Jesus has a great deal to say about how we run the world kingdom and world figure largely in what he was and is about. But he values us as a whole person too much to de-soul us in order to make us good. He will not impose his way on any of us not even one. He invites and forgives. He seeks the lost and heals the hurt. He rebukes the proud and turns the other cheek. The final word our Scriptures give us on Jesus is triumphant as the ruler of the kings of the earth (Rev 1:5) the identical position offered by the accuser but ruling as it turns out first from the cross and now seated at the Right hand of the Father carrying out the grand and comprehensive work of salvation. Jesus was tempted to rule from a throne-bureaucracy of abstract rules and disembodied principles imposed on men and women apart from relational trust and worshiping love. He refused. And we are called to do the same as we recognize that the rule of Jesus is never impersonal, never nameless. Again we notice that each of these temptations or tests has to do with the way that Jesus is the way, the way in which he will go about his work. Will he reduce and depersonalize the way by imposing his will on the rocks in order to take care of legitimate needs (first of all his own)?
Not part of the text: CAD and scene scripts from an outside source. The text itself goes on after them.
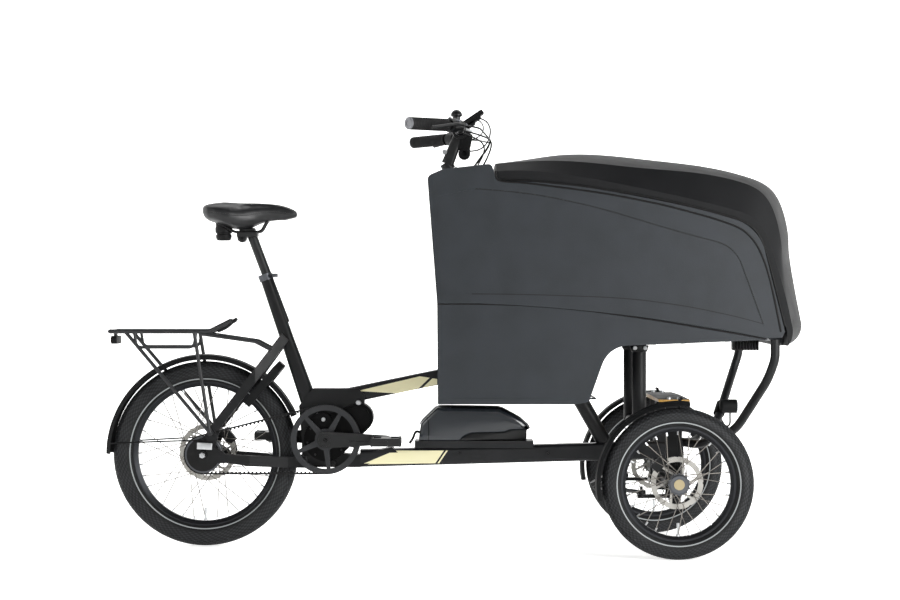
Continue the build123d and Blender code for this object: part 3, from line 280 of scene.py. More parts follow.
def film_panel(name, panels):
    """Powder coat with cream film panels, each a convex outline of (x, z) points taken clockwise."""
    material, tree, shader, place = surface(name, "#0b0c0d", 0.4, specular=0.26)
    broad = grain(tree, shader, place, 1.6, 0.06, (0.36, 0.48))
    # The coat's two shades are lighter than the frame's powder coat: a painted highlight.
    lit_coat = mottle(tree, shader, broad, "#151618", "#1b1c1e")
    covered = 0.0
    for corners in panels:
        inside = 1.0
        for (x0, z0), (x1, z1) in zip(corners, corners[1:] + corners[:1]):
            normal = Vector((z1 - z0, 0, x0 - x1)).normalized()
            reach = add(tree, "VectorMath", {"operation": "DOT_PRODUCT", 1: normal}, {0: place})
            side = calc(tree, "GREATER_THAN", reach.outputs["Value"], normal.x * x0 + normal.z * z0)
            inside = calc(tree, "MULTIPLY", inside, side)
        covered = calc(tree, "MAXIMUM", covered, inside)
    film = mix(tree, broad, "#e2dcb2", "#e8e2bc")
    tree.links.new(mix(tree, covered, lit_coat, film), shader.inputs["Base Color"])
    return material


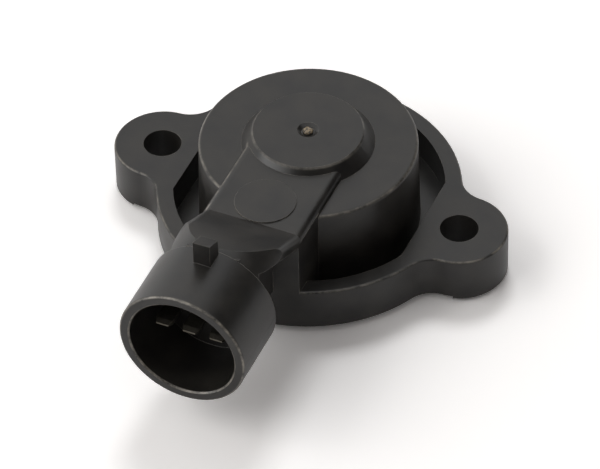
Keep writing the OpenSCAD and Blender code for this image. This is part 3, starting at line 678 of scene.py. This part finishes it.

Will he put on a circus spectacular, demonstrating the miraculous power of God to the people on the street, but never dealing with them as persons? Will he rule the world by means of a faceless bureaucracy, efficiently enacting justice and prosperity without getting his hands dirty? Jesus said no to each temptation in turn. And why? Because in each case it would have been an impersonal way, a way abstracted from relationships, a way disengaged from love, a way imposed from the outside. It would have been a way ripped out of the comprehensive story of salvation, and therefore ripped out of participation in people s lives. The way of Jesus is always exercised in personal ways, creating and saving and blessing. It is never an impersonal interference from the outside. In each of the 3 temptations, Jesus refuses to do good things in the wrong way. Each temptation is wrapped around something good: feed people, evangelize by miracle, and rule the world justly. The accuser s temptation strategy is to depersonalize the ways of Jesus but leave the way itself intact. But a way that is depersonalized, carried out without love or

intimacy or participation, is not, no matter how well we do it, no matter how much good is accomplished, the Jesus way. The accuser is ultimately seeking to disincarnate. So, we seek to be Christian, a community following the Way of Jesus, incarnating the Love of God, here and now, at this time and in this city. Seeking the guidance of the Holy Spirit in discovering our next step in participation in the Mission of God.